A vulnerability assessment uses automated tools to scan for known vulnerabilities across your systems — providing a broad inventory of potential weaknesses. A penetration test goes further, with skilled human testers actively attempting to exploit identified vulnerabilities to demonstrate their real-world impact. Kuwaiti financial institutions need both — vulnerability assessments provide broad, cost-effective coverage and should be conducted frequently, while penetration tests provide the depth and realism that regulators and risk management require.

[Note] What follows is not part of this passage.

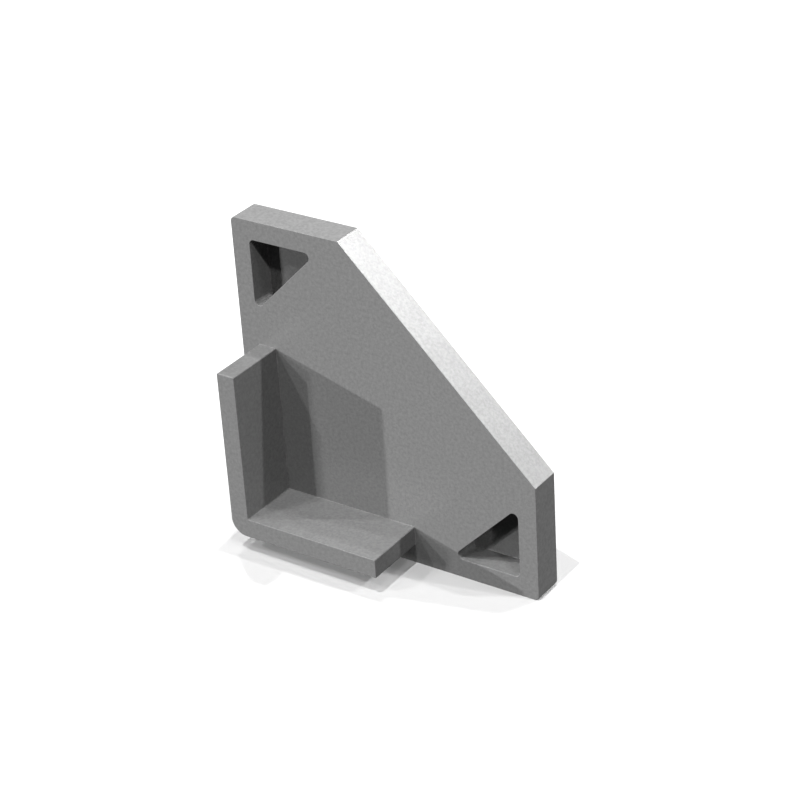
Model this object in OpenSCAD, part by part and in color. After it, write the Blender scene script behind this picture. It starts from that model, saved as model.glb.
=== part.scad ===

The CBK Cybersecurity Framework and international standards like PCI DSS explicitly require both.

Kuwaiti financial institutions should look for penetration testing providers with relevant professional certifications — including CREST accreditation, Offensive Security Certified Professional (OSCP), Certified Ethical Hacker (CEH), and GIAC Penetration Tester (GPEN) — demonstrated experience in financial services penetration testing, understanding of the CBK Cybersecurity Framework and Gulf regulatory requirements, clear and transparent methodologies aligned with international standards such as OWASP and PTES, and a track record of working with Gulf financial institutions of comparable complexity and scale.

A comprehensive penetration testing report for a Kuwaiti financial institution should include an executive summary accessible to senior management and board members, a detailed technical findings section covering all identified vulnerabilities with risk ratings, proof-of-concept evidence demonstrating exploitability, detailed remediation guidance for each finding, a mapping of findings to relevant regulatory requirements including the CBK framework and applicable international standards, and a remediation prioritisation matrix that helps the institution allocate remediation resources based on risk and business impact.